Search engines like Google and Bing rely on web crawling to build and update their massive search indexes. Without these crawlers constantly scouring the web, search engines wouldn’t know which pages exist or how to rank them for user searches. Crawling ensures that when you look something up, the search engine can quickly pull relevant results from billions of indexed pages.
Unlike tools designed to extract specific details from web pages, web crawling focuses on discovery and organization. The primary goal is to understand a website’s structure and compile lists of URLs, which can then be indexed or passed along for further analysis.
How Web Crawling Works
The mechanics behind web crawling are both repetitive and highly efficient. Crawlers start with a collection of seed URLs – these are their initial jumping-off points. These seeds might be popular websites, URLs submitted by users, or pages previously discovered during earlier crawls.
Here’s what happens next:
- The crawler fetches a seed URL and scans its HTML for hyperlinks.

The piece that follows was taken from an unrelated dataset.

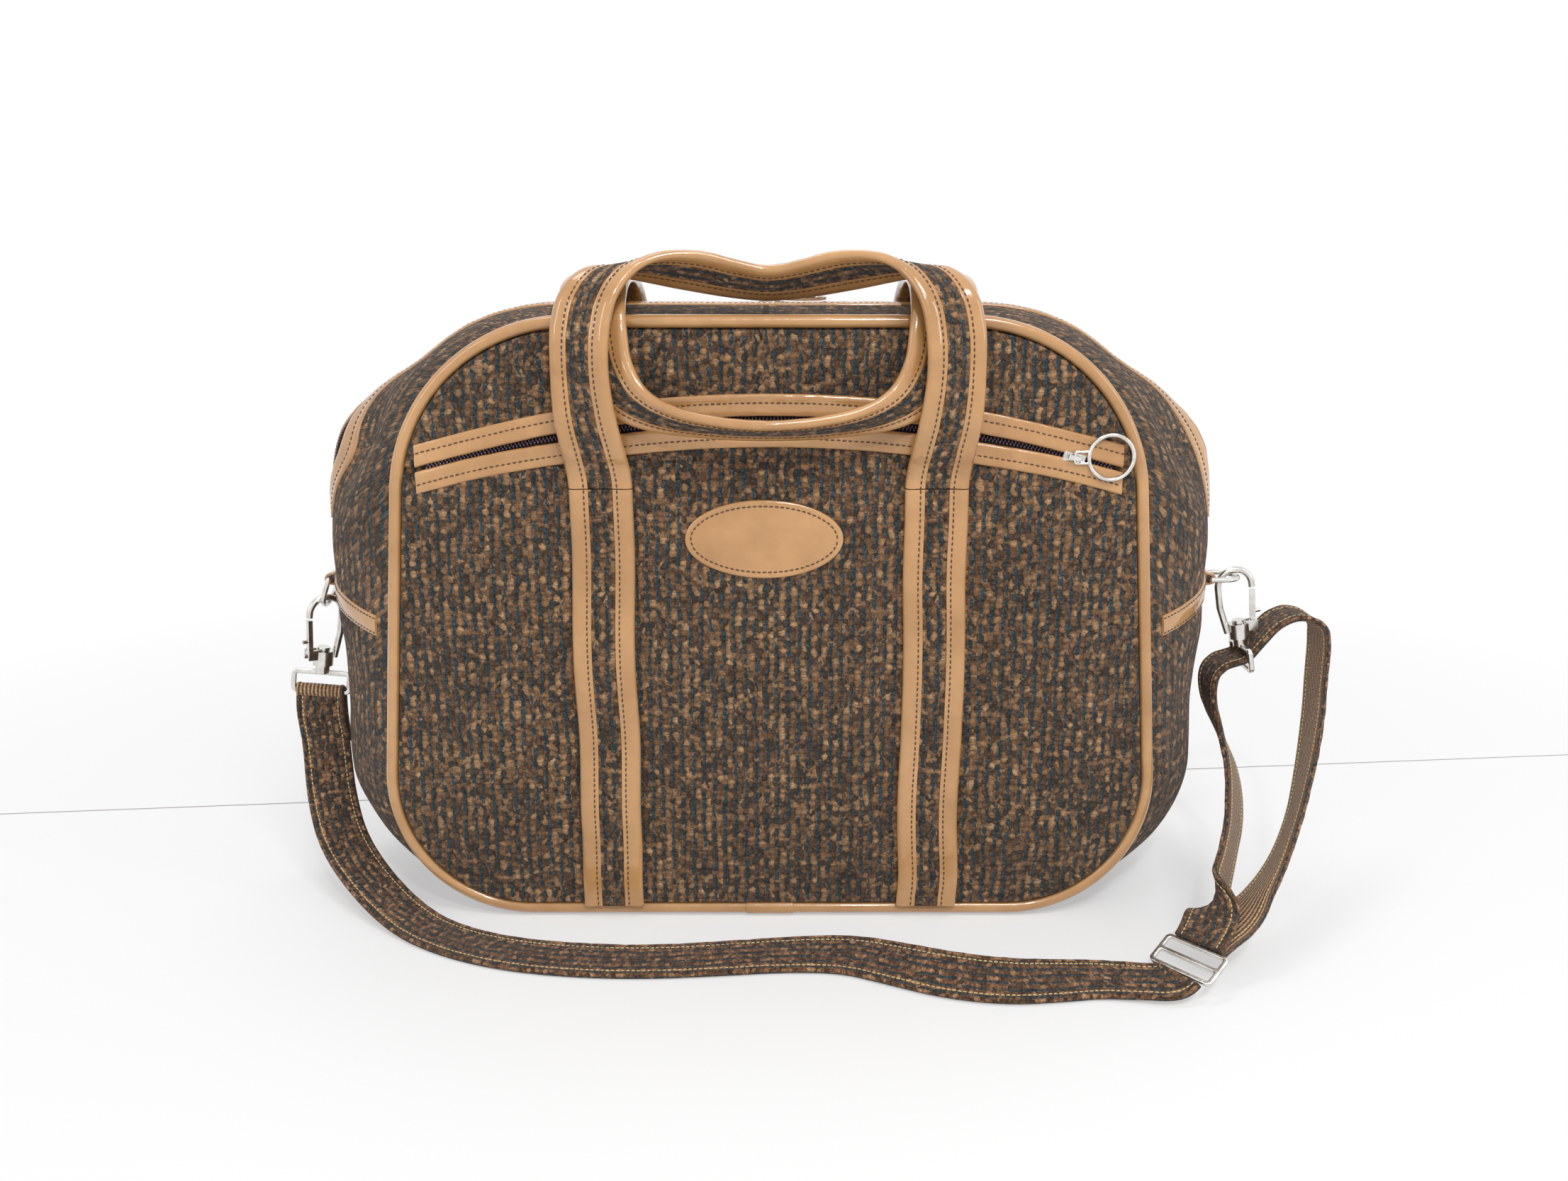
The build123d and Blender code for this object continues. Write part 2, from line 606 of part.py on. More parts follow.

- It adds the new links to a queue.
- The crawler moves to the next URL in the queue, fetches it, extracts its links, and repeats the process.
To operate effectively, crawlers follow specific rules:
- Depth limits: This controls how far they explore from the starting point (e.g., how many clicks away they’ll go).
- Domain restrictions: Crawlers can be set to stay within one site or venture across multiple domains.
- Crawl rate settings: This prevents servers from being overwhelmed by too many requests.
Modern crawlers also respect robots.txt files, which website owners use to specify which parts of their site can or cannot be crawled. To avoid wasting resources, crawlers use a deduplication system to ensure they don’t revisit the same URLs unnecessarily. A scheduler prioritizes which pages to fetch first, often based on how frequently they update or their importance to the overall index.
The final output of a crawl is a structured list of URLs, often accompanied by basic metadata. While crawlers gather information from entire pages, their main deliverable is this organized list, which feeds into search indexes or other systems for deeper analysis.
Applications of Web Crawling
Web crawling powers a wide range of practical applications, from search engines to business tools. Here are some of the most common uses:
- Search engine indexing: Crawlers are the backbone of search engines, keeping their indexes current by continuously revisiting billions of web pages.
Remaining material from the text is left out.